/---

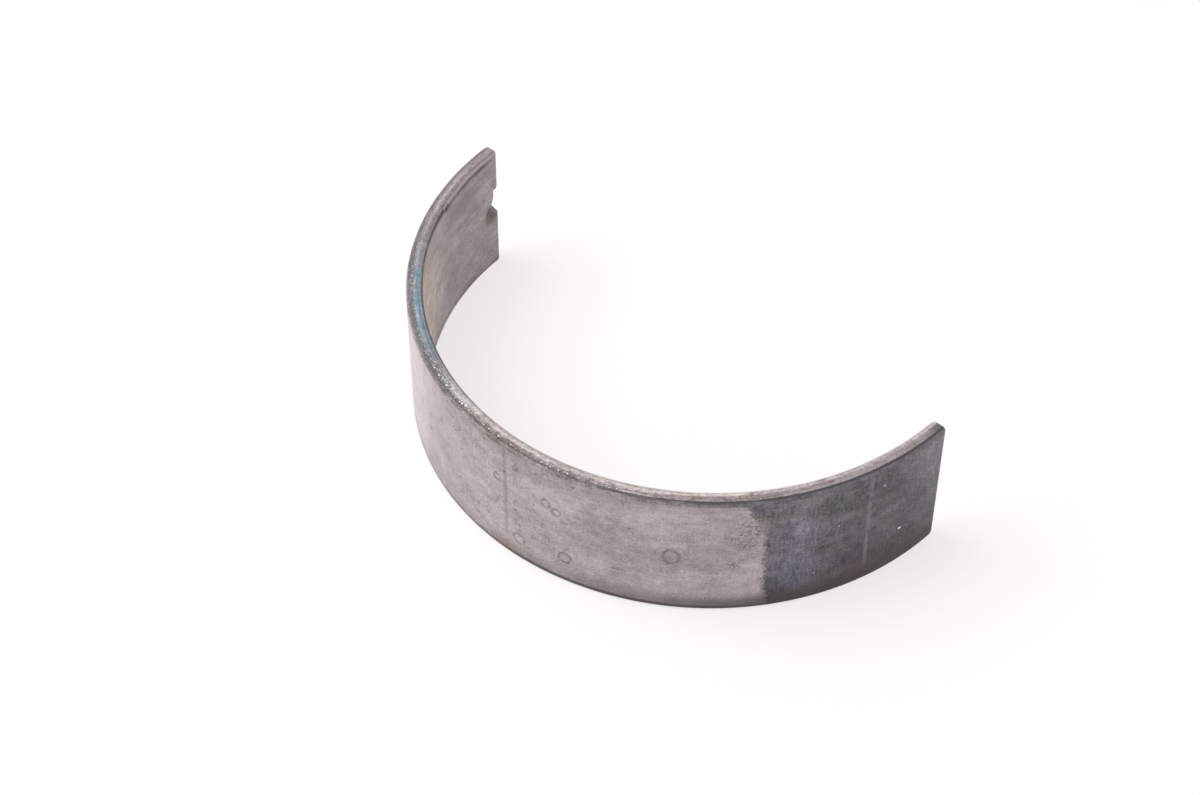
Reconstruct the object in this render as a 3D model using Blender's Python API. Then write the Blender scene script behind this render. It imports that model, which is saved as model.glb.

\---
/---

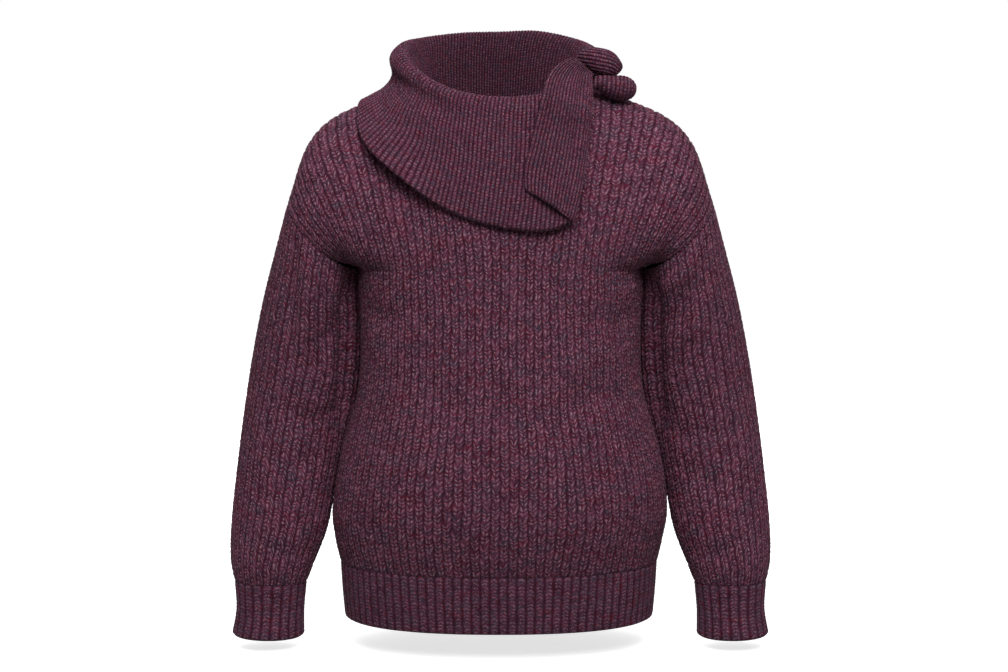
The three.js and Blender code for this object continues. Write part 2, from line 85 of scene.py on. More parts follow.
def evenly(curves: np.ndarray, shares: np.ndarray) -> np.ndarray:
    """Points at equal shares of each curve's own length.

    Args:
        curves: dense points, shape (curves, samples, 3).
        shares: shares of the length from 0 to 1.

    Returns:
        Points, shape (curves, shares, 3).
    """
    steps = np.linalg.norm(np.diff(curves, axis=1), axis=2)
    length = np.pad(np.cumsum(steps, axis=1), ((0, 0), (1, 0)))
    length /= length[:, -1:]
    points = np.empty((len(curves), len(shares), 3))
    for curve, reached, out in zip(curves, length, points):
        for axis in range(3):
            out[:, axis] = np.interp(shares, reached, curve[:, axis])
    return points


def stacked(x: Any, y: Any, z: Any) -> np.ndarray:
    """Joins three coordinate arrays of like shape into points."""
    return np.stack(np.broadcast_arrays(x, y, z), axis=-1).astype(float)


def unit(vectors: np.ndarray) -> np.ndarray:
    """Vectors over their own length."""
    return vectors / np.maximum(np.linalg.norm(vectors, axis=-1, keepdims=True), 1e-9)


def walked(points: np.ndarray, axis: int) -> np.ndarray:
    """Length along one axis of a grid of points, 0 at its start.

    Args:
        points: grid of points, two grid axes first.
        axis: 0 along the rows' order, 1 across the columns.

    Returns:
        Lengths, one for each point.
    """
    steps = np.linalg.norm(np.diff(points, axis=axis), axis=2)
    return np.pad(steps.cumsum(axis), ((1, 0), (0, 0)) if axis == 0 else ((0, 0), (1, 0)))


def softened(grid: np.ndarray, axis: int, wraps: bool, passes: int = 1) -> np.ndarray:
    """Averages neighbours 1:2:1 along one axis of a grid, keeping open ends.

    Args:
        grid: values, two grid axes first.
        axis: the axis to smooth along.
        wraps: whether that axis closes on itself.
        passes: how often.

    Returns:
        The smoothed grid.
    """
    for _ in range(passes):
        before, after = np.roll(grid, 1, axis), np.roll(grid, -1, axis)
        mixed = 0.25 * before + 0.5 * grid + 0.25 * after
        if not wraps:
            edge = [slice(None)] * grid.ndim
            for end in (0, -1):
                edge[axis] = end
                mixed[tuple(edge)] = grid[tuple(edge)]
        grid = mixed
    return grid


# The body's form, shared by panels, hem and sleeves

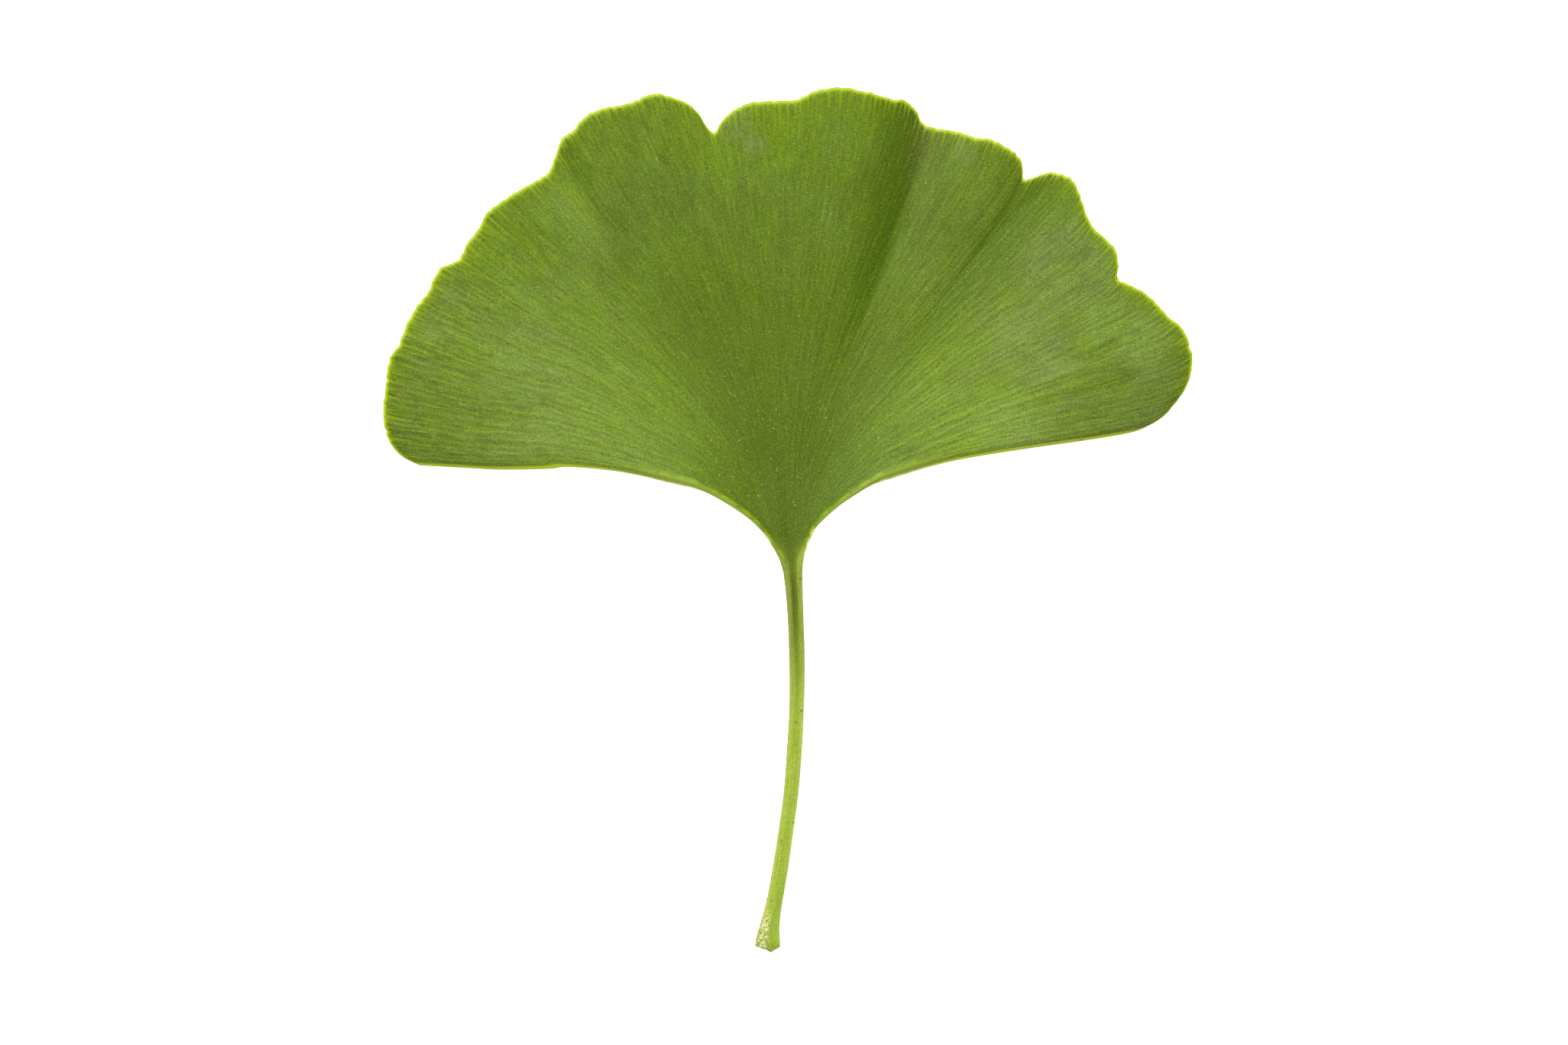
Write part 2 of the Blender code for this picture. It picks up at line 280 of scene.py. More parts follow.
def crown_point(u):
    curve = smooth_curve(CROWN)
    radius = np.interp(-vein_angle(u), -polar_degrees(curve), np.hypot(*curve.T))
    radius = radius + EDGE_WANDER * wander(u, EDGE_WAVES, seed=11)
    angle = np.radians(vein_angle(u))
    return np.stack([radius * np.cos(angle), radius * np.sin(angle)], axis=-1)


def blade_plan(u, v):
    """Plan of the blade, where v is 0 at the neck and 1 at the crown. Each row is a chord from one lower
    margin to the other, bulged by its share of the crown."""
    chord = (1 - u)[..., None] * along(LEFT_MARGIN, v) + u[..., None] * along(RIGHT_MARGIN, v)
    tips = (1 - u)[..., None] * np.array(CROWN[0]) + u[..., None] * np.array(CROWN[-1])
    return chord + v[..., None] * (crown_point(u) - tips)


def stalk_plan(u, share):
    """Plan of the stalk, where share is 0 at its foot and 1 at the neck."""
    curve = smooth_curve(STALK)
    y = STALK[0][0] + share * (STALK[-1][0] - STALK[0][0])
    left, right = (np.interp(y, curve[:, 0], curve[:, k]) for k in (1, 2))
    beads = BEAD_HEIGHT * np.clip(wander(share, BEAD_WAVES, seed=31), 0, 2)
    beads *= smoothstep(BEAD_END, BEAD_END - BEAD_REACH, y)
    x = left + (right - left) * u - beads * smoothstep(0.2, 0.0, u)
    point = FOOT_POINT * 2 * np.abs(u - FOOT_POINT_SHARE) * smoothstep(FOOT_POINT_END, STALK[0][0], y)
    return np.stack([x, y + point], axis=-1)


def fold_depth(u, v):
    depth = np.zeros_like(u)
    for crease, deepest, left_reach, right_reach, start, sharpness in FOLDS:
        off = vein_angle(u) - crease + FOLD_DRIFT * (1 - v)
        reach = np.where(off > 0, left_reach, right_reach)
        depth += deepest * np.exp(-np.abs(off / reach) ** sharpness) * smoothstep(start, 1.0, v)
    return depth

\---

### Exercise prompt
Pick each line holding the word "object" out of the listing.

### Answer
Reconstruct the object in this render as a 3D model using Blender's Python API. Then write the Blender scene script behind this render. It imports that model, which is saved as model.glb.
The three.js and Blender code for this object continues. Write part 2, from line 85 of scene.py on. More parts follow.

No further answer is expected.